# Suggest 42inch Full HD LED



## bajaj151 (Oct 1, 2013)

Using LG 32' LED...very much satisfied..Now want bigger screen...



How is LG 42LN5120 at 37K?

Link: LG 42LN5120 HD LED TV | LG Electronics IN


Will it support .mkv format?


----------



## $hadow (Oct 2, 2013)

I think it will.

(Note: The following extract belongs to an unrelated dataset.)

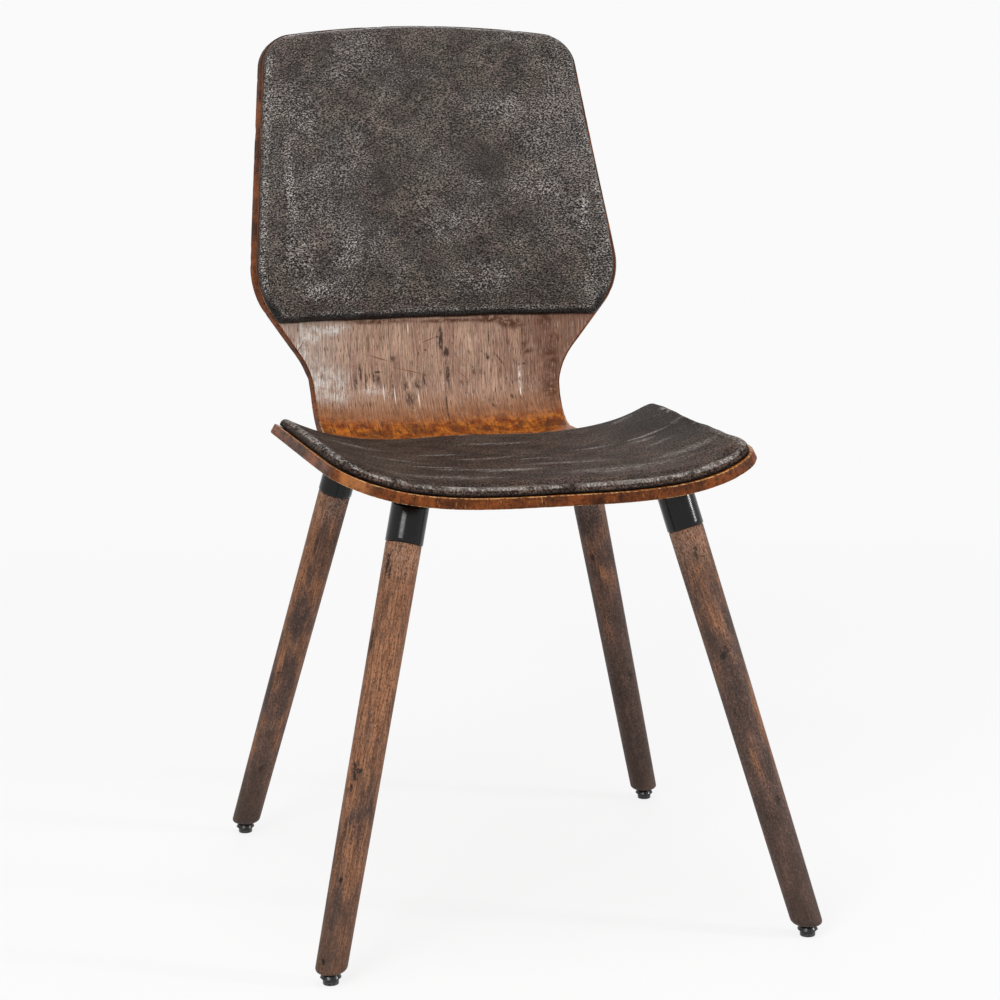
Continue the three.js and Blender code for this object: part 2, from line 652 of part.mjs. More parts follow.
const corners = [
  ['front_left', -1, -1], ['front_right', 1, -1], ['back_left', -1, 1], ['back_right', 1, 1],
];
for (const [name, sideX, sideY] of corners) {
  const axis = legAxis(sideX, sideY);
  addPiece(chair, `leg_${name}`, leg(axis, sideX, sideY), finish.wood);
  addPiece(chair, `ferrule_${name}`, ferrule(axis), finish.steel);
  addPiece(chair, `leg_stud_${name}`, legStud(axis), finish.zinc);
  const foot = new THREE.Group();
  foot.position.set(sideX * FOOT_X, sideY * FOOT_Y, 0);
  addPiece(foot, `foot_insert_${name}`, insert(), finish.zinc);
  addPiece(foot, `foot_stem_${name}`, footStem(), finish.zinc);
  addPiece(foot, `levelling_foot_${name}`, levellingFoot(), finish.plastic);
  chair.add(foot);
}

// The middle of the chair's depth stands over the origin
chair.updateMatrixWorld(true);
const box = new THREE.Box3().setFromObject(chair);
chair.position.y = -(box.min.y + box.max.y) / 2;

export default chair;
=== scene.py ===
"""A worn side chair: one moulded plywood sheet, two glued leather pads and four splayed wooden legs.

Metres, +Z up, the front of the seat towards -Y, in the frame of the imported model. The sheet is first
made flat, with places counted across it and along it, and is then bent to the chair's form.
"""
from __future__ import annotations

import logging
import math
from collections.abc import Callable, Sequence
from dataclasses import dataclass
from enum import Enum

import bmesh
import bpy
import numpy as np
from mathutils import Matrix, Vector, noise

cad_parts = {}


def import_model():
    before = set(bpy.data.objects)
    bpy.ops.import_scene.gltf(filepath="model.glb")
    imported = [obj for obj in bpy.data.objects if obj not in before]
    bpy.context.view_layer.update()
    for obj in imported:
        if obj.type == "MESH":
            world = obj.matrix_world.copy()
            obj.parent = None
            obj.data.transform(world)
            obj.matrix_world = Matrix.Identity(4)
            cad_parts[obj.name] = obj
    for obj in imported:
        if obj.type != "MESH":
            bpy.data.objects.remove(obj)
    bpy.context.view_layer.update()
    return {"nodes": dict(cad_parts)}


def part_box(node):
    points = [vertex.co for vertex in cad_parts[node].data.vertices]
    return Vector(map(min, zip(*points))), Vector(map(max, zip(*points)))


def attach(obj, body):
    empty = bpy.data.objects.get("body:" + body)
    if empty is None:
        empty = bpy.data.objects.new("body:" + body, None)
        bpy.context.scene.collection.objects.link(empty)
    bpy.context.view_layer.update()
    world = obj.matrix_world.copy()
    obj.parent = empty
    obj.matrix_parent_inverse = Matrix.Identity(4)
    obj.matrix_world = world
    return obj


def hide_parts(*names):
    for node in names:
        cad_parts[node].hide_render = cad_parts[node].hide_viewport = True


log = logging.getLogger("chair")

Socket = bpy.types.NodeSocket
Triple = tuple[float, float, float]

MM = 0.001
ROOT_BODY = "chair"


class Corner(Enum):
    """The four legs, by the signs of their places across and along the chair."""

    FRONT_LEFT = (-1, -1)
    FRONT_RIGHT = (1, -1)
    BACK_LEFT = (-1, 1)
    BACK_RIGHT = (1, 1)

    @property
    def label(self) -> str:
        """The corner's name as the nodes write it."""
        return self.name.lower()


class Slot(Enum):
    """The record's material slots."""

    PLYWOOD = "plywood"
    LEATHER = "leather"
    LEG_WOOD = "leg_wood"
    STEEL = "black_steel"
    ZINC = "zinc"
    PLASTIC = "black_plastic"


# Material nodes


def paint(red: float, green: float, blue: float) -> tuple[float, ...]:
    """Turns a colour of 0 to 255 as it shows on a screen into the linear colour that a shader takes.

    Args:
        red: Red, 0 to 255.
        green: Green, 0 to 255.
        blue: Blue, 0 to 255.

    Returns:
        Linear red, green and blue, and an alpha of 1.
    """
    linear = [c / 12.92 if c <= 0.04045 else ((c + 0.055) / 1.055) ** 2.4
              for c in (red / 255, green / 255, blue / 255)]
    return (linear[0], linear[1], linear[2], 1.0)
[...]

But do one thing get one or two mkv movies and take the pd to the shop and ask him to get the demo of these two movies.  If they play buy the T.V.


----------



## bajaj151 (Oct 2, 2013)

Is there any much use of SMART TV?


----------



## $hadow (Oct 12, 2013)

bajaj151 said:


> Is there any much use of SMART TV?



My parents use Skype and YouTube on it so for me it is useful.  But it depends.


----------



## bajaj151 (Nov 21, 2013)

I have a budget of 80k..
Please suggest 42' FULL HD LED 3D...its urgent...


----------



## RiteshS (Dec 2, 2013)

Hi Bajaj151, I would like to suggest you to check “Sony KDL-42W670 LED TV”. It has so many great features along with cool looks. I too have same TV set in my home which I bought from Ezoneonline.in - an online electronics store; I got it at good discounted price (Saved 2000) with superb quality. I hope you’ll also like it!


----------



## aroraanant (Dec 13, 2013)

bajaj151 said:


> I have a budget of 80k..
> Please suggest 42' FULL HD LED 3D...its urgent...


I find 3D to be useless so I won't suggest you to opt for a 3D TV.
So if not interested in 3D the best options are Sony 42W670 and Samsung 40F5500


----------